* begin Dataset extract *

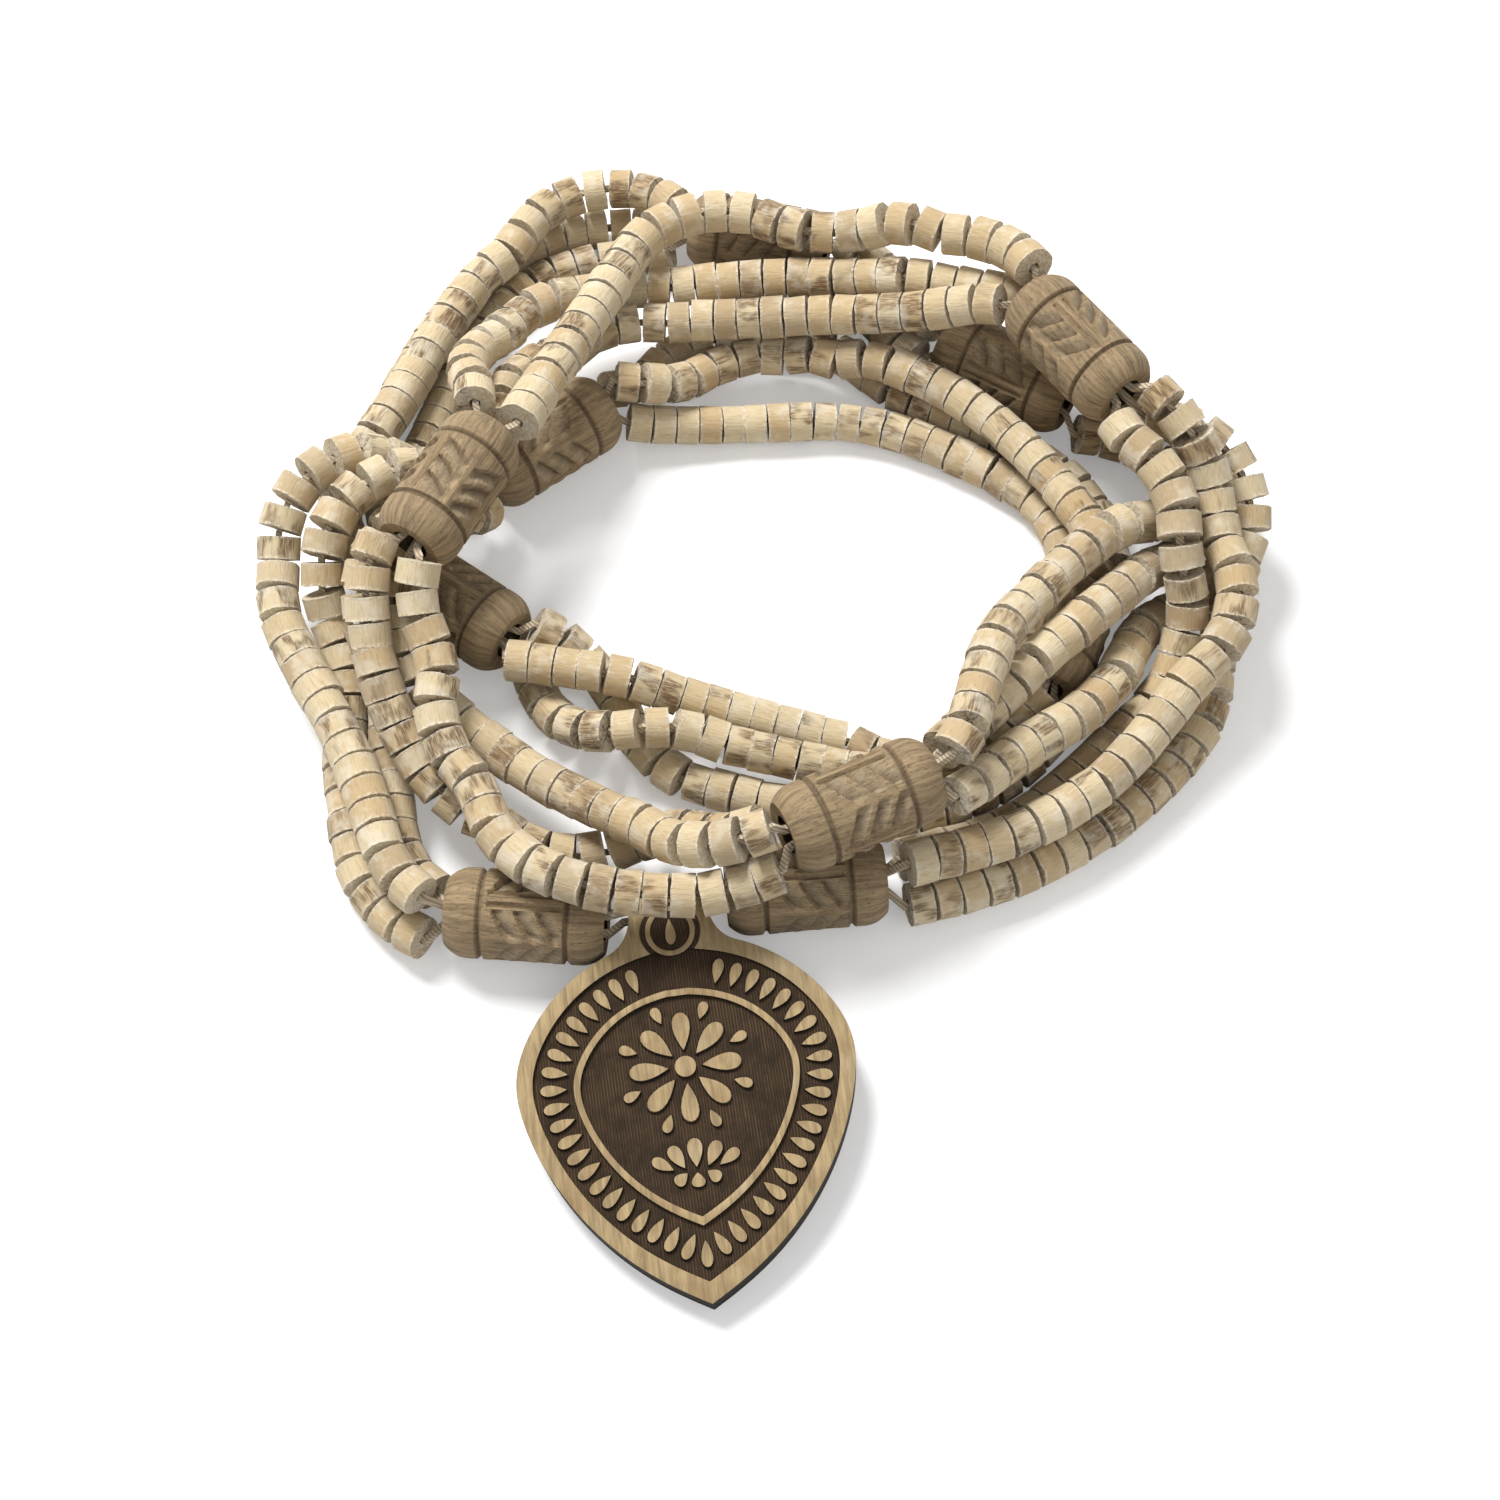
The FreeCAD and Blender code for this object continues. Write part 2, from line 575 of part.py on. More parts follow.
def straightened(points, slack):
    """Drops the points that a straight thread passes closer than slack."""
    kept, start = [points[0]], 0
    for end in range(2, len(points)):
        a, b = points[start], points[end]
        way, far = direction(a, b), length_between(a, b)
        for p in points[start + 1:end]:
            along = sum((p[k] - a[k]) * way[k] for k in range(3))
            off = length_between(p, plus(a, way, along))
            if off > slack or not 0 < along < far:
                kept.append(points[end - 1])
                start = end - 1
                break
    kept.append(points[-1])
    return kept


def thread_solid(points, width):
    """A square thread along the points, mitred at each of them."""
    ways = [Vector(*direction(a, b)) for a, b in zip(points, points[1:])]
    places = [Vector(*p) for p in points]
    side = ways[0].cross(Vector(0, 0, 1)).normalize()
    rise = side.cross(ways[0])
    half = width / 2
    ring = [places[0] + side * (half * x) + rise * (half * y) for x, y in ((1, 1), (-1, 1), (-1, -1), (1, -1))]
    rings = [ring]
    for k in range(1, len(places)):
        way = ways[k - 1]
        normal = way + ways[k] if k < len(ways) else way
        ring = [p + way * ((places[k] - p).dot(normal) / way.dot(normal)) for p in ring]
        rings.append(ring)
    faces = [Part.Face(Part.makePolygon(rings[0] + rings[0][:1]))]
    for low, high in zip(rings, rings[1:]):
        for i in range(4):
            j = (i + 1) % 4
            faces.append(Part.Face(Part.makePolygon([low[i], low[j], high[j], high[i], low[i]])))
    faces.append(Part.Face(Part.makePolygon(rings[-1] + rings[-1][:1])))
    solid = Part.makeSolid(Part.makeShell(faces))
    if solid.Volume < 0:
        solid.reverse()
    return solid


def thread_route(slot, strands, barrels, tab_ends, size):
    """One thread from the pendant's tab, through every barrel and strand, back to the tab."""
    by_run = {}
    for strand in strands:
        by_run[(strand.barrels[0], strand.threads[0])] = strand
    points = [tab_ends[0](slot, 0.15), tab_ends[0](slot, 1.0)]
    for number, barrel in enumerate(barrels):
        points += barrel.thread_places(slot)
        if number + 1 < len(barrels):
            strand = by_run[(number, slot)]
            first = plus(strand.nodes[0], direction(strand.nodes[1], strand.nodes[0]), 0.25 * size["mouth_gap"])
            last = plus(strand.nodes[-1], direction(strand.nodes[-2], strand.nodes[-1]), 0.25 * size["mouth_gap"])
            loose = (size["disc_bore"] / 2 - size["thread_width"] / math.sqrt(2)) / 2
            points += straightened([first] + [tuple(n) for n in strand.nodes[1:-1]] + [last], loose)
            slot = strand.threads[1]
    points += [tab_ends[1](slot, 1.0), tab_ends[1](slot, 0.15)]
    return points


# ---------------------------------------------------------------- barrels


def make_barrel_pattern(document, size):
    """The turned barrel, along X: rounded caps, a ring groove near each end and a bore for three threads."""
    body = document.addObject("PartDesign::Body", "barrel_pattern")
    sketch = new_sketch(body, "barrel_profile")
    half = size["barrel_length"] / 2
    radius = size["barrel_diameter"] / 2
    end = size["barrel_end_diameter"] / 2
    bore = size["barrel_bore"] / 2
    cap = half - size["barrel_cap"]
    wide, deep = size["groove_width"], size["groove_depth"]
    shoulder = radius - 0.25 * (radius - end)
    right = [
        (half, bore), (half, end), (half - 0.35 * size["barrel_cap"], shoulder), (cap, radius - 0.1),
        (cap - wide / 2, radius - deep), (cap - wide, radius),
    ]
    left = [(-x, y) for x, y in reversed(right)]
    closed_loop(sketch, right + left)
    turned = body.newObject("PartDesign::Revolution", "barrel_turned")
    turned.Profile = sketch
    turned.ReferenceAxis = (sketch, ["H_Axis"])
    turned.Angle = 360.0
    body.Tip = turned
    document.recompute()
    return body


def place_barrels(document, pattern, barrels):
    features = []
    for number, barrel in enumerate(barrels, start=1):
        feature = document.addObject("Part::Feature", f"barrel_{number}")
        feature.Shape = pattern.Shape.copy()
        turn = FreeCAD.Rotation(Vector(1, 0, 0), Vector(*barrel.axis))
        feature.Placement = FreeCAD.Placement(Vector(*barrel.middle), turn)
        feature.Label = f"barrel_{number}"
        features.append(feature)
    return features


# ---------------------------------------------------------------- pendant


def leaf_curve(sketch, size, inset):
    """The pendant's leaf shape, set in by inset: two shoulder arcs and two long arcs down to the tip."""
    half = size["pendant_width"] / 2 - inset
    top = -size["pendant_shoulder"] - inset
    tip = -size["pendant_length"] + 1.3 * inset
    drop = top - tip
    widest = top - 0.37 * drop
    neck = 0.10 * half
    crown = Vector(0, top, 0)
    lean = 0.75 * half
    first = sketch.GeometryCount
    tip_point = Vector(0, tip, 0)
    right_wide = Vector(half, widest, 0)
    left_wide = Vector(-half, widest, 0)
    right_bow = Vector(lean, top - 0.69 * drop, 0)
    left_bow = Vector(-lean, top - 0.69 * drop, 0)
    right_top = Vector(0.74 * half, top - 0.145 * drop, 0)
    left_top = Vector(-0.74 * half, top - 0.145 * drop, 0)
    right_neck = Vector(neck, top, 0)
    left_neck = Vector(-neck, top, 0)
    sketch.addGeometry(Part.LineSegment(left_neck, right_neck), False)
    sketch.addGeometry(Part.Arc(right_neck, right_top, right_wide), False)
    sketch.addGeometry(Part.Arc(right_wide, right_bow, tip_point), False)
    sketch.addGeometry(Part.Arc(tip_point, left_bow, left_wide), False)
    sketch.addGeometry(Part.Arc(left_wide, left_top, left_neck), False)
    return first


def make_pendant(document, size):
    """The pendant: a leaf-shaped plate with a tab, a bore across the tab and sunken carving grounds."""
    body = document.addObject("PartDesign::Body", "pendant")
    plate = new_sketch(body, "pendant_outline")
    leaf_curve(plate, size, 0.0)
    pad = body.newObject("PartDesign::Pad", "pendant_plate")
    pad.Profile = plate
    pad.Midplane = True
    pad.setExpression("Length", "sizes.pendant_thickness")
    document.recompute()
    tab = new_sketch(body, "tab_outline")
    half = size["tab_width"] / 2
    reach, root = size["tab_reach"], -size["pendant_shoulder"] - 3.0
    closed_loop(tab, [(half - 1.2, reach), (half, reach - 1.2), (half, root), (-half, root),
                      (-half, reach - 1.2), (-half + 1.2, reach)])
    ear = body.newObject("PartDesign::Pad", "pendant_tab")
    ear.Profile = tab
    ear.Midplane = True
    ear.setExpression("Length", "sizes.pendant_thickness")
    document.recompute()
    for name, outer, inner in (
        ("border_ground", size["rim_width"], size["rim_width"] + size["border_width"]),
        ("inner_ground", size["rim_width"] + size["border_width"] + size["inner_line"], None),
    ):
        ground = new_sketch(body, name + "_outline")
        ground.AttachmentOffset = FreeCAD.Placement(Vector(0, 0, size["pendant_thickness"] / 2), FreeCAD.Rotation())
        ground.setExpression("AttachmentOffset.Base.z", "sizes.pendant_thickness / 2")
        leaf_curve(ground, size, outer)
        if inner is not None:
            leaf_curve(ground, size, inner)
        pocket = body.newObject("PartDesign::Pocket", name)
        pocket.Profile = ground
        pocket.setExpression("Length", "sizes.carving_depth")
        document.recompute()
    hole = new_sketch(body, "tab_bore_outline", "YZ_Plane")
    hole.addGeometry(Part.Circle(Vector(0, 0, 0), Vector(0, 0, 1), size["tab_bore"] / 2), False)
    hole.addConstraint(Sketcher.Constraint("Coincident", 0, 3, -1, 1))
    hole.addConstraint(Sketcher.Constraint("Diameter", 0, size["tab_bore"]))
    hole.setExpression("Constraints[1]", "sizes.tab_bore")
    bore = body.newObject("PartDesign::Pocket", "tab_bore_cut")
    bore.Profile = hole
    bore.Type = "ThroughAll"
    bore.Midplane = True
    body.Tip = bore
    document.recompute()
    return body


def pendant_placement(size):
    """The pendant hangs at its tab between two barrels, and its tip rests on the ground."""
    place = Vector(*PENDANT_PLACE)
    drop = place.z - size["pendant_thickness"] / 2 * 1.02
    pitch = math.degrees(math.asin(drop / size["pendant_length"]))
    heading = FreeCAD.Rotation(Vector(0, 0, 1), PENDANT_HEADING)
    roll = FreeCAD.Rotation(Vector(0, 1, 0), -PENDANT_ROLL)
    return FreeCAD.Placement(place, heading * FreeCAD.Rotation(Vector(1, 0, 0), pitch) * roll)


def tab_thread_places(size, placement):
    """Functions that give a thread's place by the tab, on the side of the first and of the last barrel."""
    across = placement.Rotation.multVec(Vector(-1, 0, 0))
    middle = placement.Base

    def place_on(way):
        def place(slot, part):
            angle = math.radians((90, -30, 210)[slot])
            side = across.cross(Vector(0, 0, 1)).normalize()
            radius = 1.1 * size["thread_width"]
            out = side * (radius * math.cos(angle)) + Vector(0, 0, radius * math.sin(angle))
            p = middle + across * (way * part * size["tab_width"] / 2) + out
            return (p.x, p.y, p.z)
        return place

    return place_on(1), place_on(-1)


# ---------------------------------------------------------------- the necklace


def check(document, subparts):
    for item in document.Objects:
        if "Invalid" in item.State or "Error" in item.State:
            raise RuntimeError(f"{item.Name} failed: {item.State}")
    for part in subparts:
        if part.Shape.isNull() or not part.Shape.isValid():
            raise RuntimeError(f"{part.Label} has no valid shape")


def main():
    document = FreeCAD.newDocument("prayer_beads")
    sheet = make_sheet(document)
    size = read_sizes(sheet)
    barrels = [Barrel(number, size) for number in range(len(BARRELS))]
    strands = lay_strands(barrels, size)

    grades = {-1: "disc_small", 0: "disc_middle", 1: "disc_large"}
    discs = {grade: make_disc(document, size, grade, name) for grade, name in grades.items()}
    subparts = [thread_discs(document, strand, discs[strand.grade].Shape) for strand in strands]

    pendant = make_pendant(document, size)
    pendant.Placement = pendant_placement(size)
    tab_ends = tab_thread_places(size, pendant.Placement)
    for slot in range(3):
        thread = document.addObject("Part::Feature", f"thread_{slot + 1}")
        route = thread_route(slot, strands, barrels, tab_ends, size)
        thread.Shape = thread_solid(route, size["thread_width"])
        thread.Label = f"thread_{slot + 1}"
        subparts.append(thread)

    subparts += place_barrels(document, make_barrel_pattern(document, size), barrels)
    subparts.append(pendant)
    document.recompute()

    box = FreeCAD.BoundBox()
    for part in subparts:
        box.add(part.Shape.BoundBox)
    shift = Vector(-box.Center.x, -box.Center.y, -box.ZMin)
    for part in subparts:
        placement = part.Placement
        placement.Base = placement.Base + shift
        part.Placement = placement
    document.recompute()
    check(document, subparts)

    os.makedirs("parts", exist_ok=True)
    for part in subparts:
        part.Shape.exportStep(f"parts/{part.Label}.step")
    print("discs", sum(strand.count for strand in strands))
    for number, barrel in enumerate(barrels, start=1):
        place = Vector(*barrel.middle) + shift
        print(f"barrel_{number}", place.x, place.y, place.z, *barrel.axis)
    across = pendant.Placement.Rotation.multVec(Vector(-1, 0, 0))
    place = pendant.Placement.Base
    print("pendant_pivot", place.x, place.y, place.z, across.x, across.y, across.z)
    down = pendant.Placement.Rotation.multVec(Vector(0, 0, -1))
    place = pendant.Placement.multVec(Vector(0, -0.6 * size["pendant_length"], -size["pendant_thickness"] / 2))
    print("pendant_back", place.x, place.y, place.z, down.x, down.y, down.z)


main()
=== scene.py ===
import json
import math
import random

import bmesh
import bpy
import numpy as np
from bpy.props import FloatProperty, FloatVectorProperty, IntProperty, PointerProperty
from mathutils import Matrix, Vector


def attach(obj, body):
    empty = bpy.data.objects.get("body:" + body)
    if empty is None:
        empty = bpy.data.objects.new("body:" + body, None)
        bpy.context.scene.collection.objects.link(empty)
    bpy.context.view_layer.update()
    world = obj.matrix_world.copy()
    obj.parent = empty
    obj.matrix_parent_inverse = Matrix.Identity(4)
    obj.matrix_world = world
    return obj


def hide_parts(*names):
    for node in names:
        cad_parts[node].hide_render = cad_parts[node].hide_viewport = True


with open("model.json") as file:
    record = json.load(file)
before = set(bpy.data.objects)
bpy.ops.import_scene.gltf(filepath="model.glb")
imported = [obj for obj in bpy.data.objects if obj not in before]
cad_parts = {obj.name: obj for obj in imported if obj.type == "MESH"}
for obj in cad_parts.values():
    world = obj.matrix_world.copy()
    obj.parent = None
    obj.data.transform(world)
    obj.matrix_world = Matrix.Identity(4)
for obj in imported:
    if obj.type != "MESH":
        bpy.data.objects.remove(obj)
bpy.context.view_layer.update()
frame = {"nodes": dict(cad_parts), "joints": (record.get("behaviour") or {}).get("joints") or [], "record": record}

bl_info = {
    "name": "Carved prayer bead necklace",
    "version": (1, 0, 0),
    "blender": (4, 5, 0),
    "location": "3D View > Sidebar > Necklace",
    "description": "Dresses a three-strand wooden necklace with disc beads, carved barrels "
                   "and a leaf pendant",
    "category": "Object",
}

JOINTS = {joint["name"]: joint for joint in frame["joints"]}
STRANDS = sorted(name for name in frame["nodes"] if name.startswith("bead_run_"))
THREADS = sorted(name for name in frame["nodes"] if name.startswith("thread_"))
BARRELS = sorted((name for name in frame["nodes"] if name.startswith("barrel_")),
                 key=lambda name: int(name.removeprefix("barrel_")))
MM = 0.001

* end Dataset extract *

Requirement
Quote word for word the lines from the line holding "place = pendant.Placement.multVec(Vector(0, -0.6" through the line holding "if empty is"; include both of those lines and add nothing.

Solution below
    place = pendant.Placement.multVec(Vector(0, -0.6 * size["pendant_length"], -size["pendant_thickness"] / 2))
    print("pendant_back", place.x, place.y, place.z, down.x, down.y, down.z)


main()
=== scene.py ===
import json
import math
import random

import bmesh
import bpy
import numpy as np
from bpy.props import FloatProperty, FloatVectorProperty, IntProperty, PointerProperty
from mathutils import Matrix, Vector


def attach(obj, body):
    empty = bpy.data.objects.get("body:" + body)
    if empty is None:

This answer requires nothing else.